The six-screen array suggests a rank that belies the extreme youth of our dealer, who represents, in Nina Berman’s ‘Hedge’ series, the face of modern finance. It’s a thin face, sallow and neurasthenic - a far cry from the caricature of the corpulent and complacent Wall Street banker of populist memory. No spats, no top hat, no cigar.

It is an understated photograph, when compared to Berman’s most famous image, Marine WeddingBut isn’t that precisely the point? Though war and Wall Street are deeply connected, we should not expect to see plunder and exploitation registered directly in the face of one of capital’s junior functionaries. Not so with the face of war, specifically its effects on the body of a small town soldier and on the soul of his childhood sweetheart standing by her man, wearing an unfathomable expression captured by Berman on their wedding day. All the more poignant because we know now that the marriage could not survive the terrible aftermath of war.

To be sure the bodies of young bankers and young soldiers are awash with adrenalin and testosterone, but in the case of the trader portrayed in ‘Hedge’, one might say he reflects the ciphers on the screen. He knows himself to be fungible, like money, like any commodity. (Indeed that is the very definition of a commodity.) Our dealer knows perfectly well that there are any number just like him waiting to replace him. Maybe that’s the reason he has a rear-view mirror mounted on the screen at the top left - he has to protect his back. Whatever he actually uses it to look at, it stands nicely for the hyper vigilance of the fear/greed junkies on the trading floor.

Amid the general banality of a 21st century workstation—the Starbucks coffee cup, the lunch take-out detritus, the bottle of antacid tablets—Berman has caught some fetish objects peculiar to the business at hand. First, an outsize pair of dice, sitting on top of the screen. Double four –presumably meant to bring luck. The dice are a reminder that for the individual trader, despite all the arcana of the ‘quants’—the call and put spreads, the collars, straddles and strangles, the risk reversals, the delta-hedging, the Black-Scholes equation for pricing options—it’s still a casino we’re looking at.

The other fetish object—it shows up in two of the photographs in the series—has been propped by the hedge fund trader where other workers might have placed a family photo.

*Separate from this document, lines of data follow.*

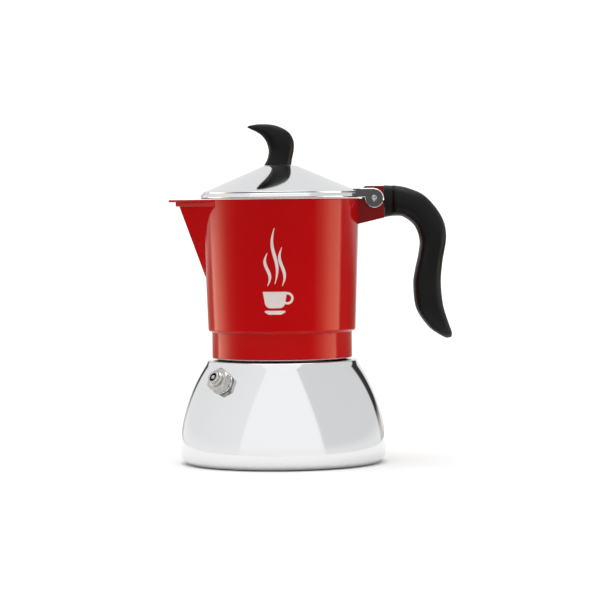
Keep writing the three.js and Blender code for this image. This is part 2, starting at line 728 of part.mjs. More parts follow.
function collectorBody() {
  const skirtBottom = BOILER_HEIGHT + SKIRT_GAP;
  const floorR = bodyRadius(FLOOR) - BODY_WALL;
  const outside = turned([
    [0, CEILING],
    [GASKET_OUTER + FIT, CEILING],
    [GASKET_OUTER + FIT, GASKET_BOTTOM + 2 * SEAT],
    [SKIRT_BORE, GASKET_BOTTOM + SEAT],
    [SKIRT_BORE, skirtBottom + FINE_EDGE],
    [SKIRT_BORE + FINE_EDGE, skirtBottom],
    [SKIRT_RADIUS - FINE_EDGE, skirtBottom],
    [SKIRT_RADIUS, skirtBottom + FINE_EDGE],
    [SKIRT_RADIUS, BODY_FOOT_Z],
    ...arc(BODY_FOOT - BODY_CORNER, BODY_FOOT_Z + BODY_CORNER, BODY_CORNER, -90, 0, 4),
    [BODY_RIM, RIM],
    [0, RIM],
  ]);
  const inside = turned([
    [0, FLOOR],
    ...arc(floorR - FLOOR_FILLET, FLOOR + FLOOR_FILLET, FLOOR_FILLET, -90, 0, 4),
    [BODY_RIM - BODY_WALL, RIM],
    [BODY_RIM - BODY_WALL, RIM + THROUGH],
    [0, RIM + THROUGH],
  ]);
  const spoutTop = RIM - LIP_HEIGHT - STEP_HEIGHT;
  const sideTipX = -(BODY_RIM + SPOUT_REACH);
  const spout = join(
    spoutWedge(0, spoutTop),
    beak(sideTipX - STEP_REACH, spoutTop - LAP, RIM - LIP_HEIGHT),
    beak(sideTipX - STEP_REACH - LIP_REACH, RIM - LIP_HEIGHT - LAP, RIM),
  );
  const chamber = ring(0, GASKET_INNER - THROUGH, CEILING - THROUGH, CEILING + CHAMBER_DEPTH);
  const columnHole = ring(0, COLUMN_SPIGOT + FIT, CEILING, FLOOR + THROUGH, SMALL_ROUND);
  const thread = threadRidge(SKIRT_BORE, SKIRT_CREST, skirtBottom + THREAD_LEAD_IN - SKIRT_GAP);
  const channel = spoutWedge(SPOUT_WALL, RIM + THROUGH);
  const open = cut(join(outside, spout), inside, channel, chamber, columnHole);
  return join(open, lug(), thread);
}

function coffeeColumn() {
  const foot = FLOOR + SEAT;
  const top = FLOOR + COLUMN_HEIGHT;
  const tube = turned(
    [
      [COLUMN_BORE, CEILING + CHAMBER_DEPTH + SEAT],
      [COLUMN_SPIGOT, CEILING + CHAMBER_DEPTH + SEAT],
      [COLUMN_SPIGOT, foot],
      [COLUMN_FOOT + COLUMN_FLANGE, foot],
      [COLUMN_FOOT + COLUMN_FLANGE, foot + COLUMN_FLANGE_HEIGHT],
      [COLUMN_FOOT, foot + COLUMN_FLANGE_HEIGHT + COLUMN_FILLET],
      [COLUMN_TOP, top - COLUMN_NOSE],
      [COLUMN_TOP - COLUMN_NOSE_INSET, top],
      [COLUMN_CAP_HOLE, top],
      [COLUMN_CAP_HOLE, top - COLUMN_CAP],
      [COLUMN_BORE, top - COLUMN_CAP - BITE],
    ],
    SMALL_ROUND,
  );
  const cap = ring(0, COLUMN_CAP_RADIUS, top - COLUMN_CAP, top, SMALL_ROUND);
  const half = COLUMN_SLOT / 2;
  const slot = box(
    [-2 * COLUMN_FOOT, -half, top - SLOT_LOW],
    [2 * COLUMN_FOOT, half, top - SLOT_HIGH],
  );
  return cut(join(tube, cap), slot);
}

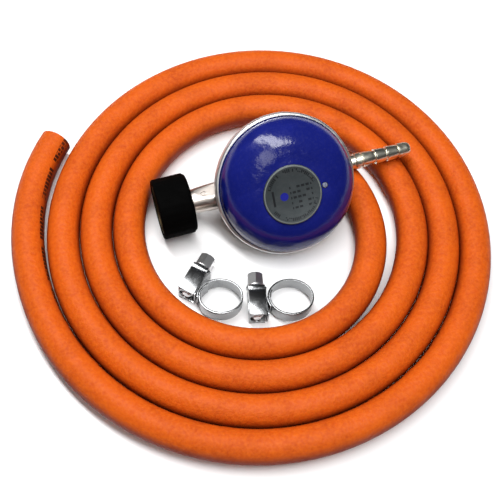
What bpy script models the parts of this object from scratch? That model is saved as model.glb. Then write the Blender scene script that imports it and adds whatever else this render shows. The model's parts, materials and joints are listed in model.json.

It is a one hundred trillion dollar banknote issued by the Reserve Bank of Zimbabwe. In one sense it is obviously an ironic object, a representation of the ludicrous face of money gone wild, (though the threat of inflation always lurks within any system of currency, not just those of African kleptocrats). On the other hand, this bill is truly a ‘promise to pay’ as well as a threat. Absurd and unimaginable as these numbers may be, they are at the same time the real orders of magnitude involved in the global financial marketplace.

We get a sense of the overwhelming numbers involved by looking at the trader’s screens. Here and there the argot of the market is legible, in focus – ‘Occidental Petroleum announces first quarter 2010 results’, ‘…all values and hit <GO>’, ‘price/yield table’, ‘Reuters’, ‘graphing fundamentals’. The movement and dynamism of the financial markets pose a different problem for the photographer. Berman attempts to convey the dynamism of financial markets with blurred images that depend for legibility on the context of the series as a whole. She plays with the effects of long-exposure shots of traffic circulating at night, as a metaphor for money in motion.

Here Berman is exploring the limits of the form, and of what photography is capable in such a setting. If the precise role of hedge fund traders in the global economic crisis is to be grasped, we must use these images as the starting point, from which to travel to the offshore havens in the Caribbean, and from there to the sites of primitive accumulation and extraction, the spaces of disfigurement, on the imperial frontier. Of course, Nina Berman has already been there—in her Under Taliban series—and brought back indelible portraits. Among them, the photograph of a young woman with headdress and deep shadow falling transversely across her face. Her eye, like the young banker’s, is bloodshot. For reasons utterly different. And not unconnected.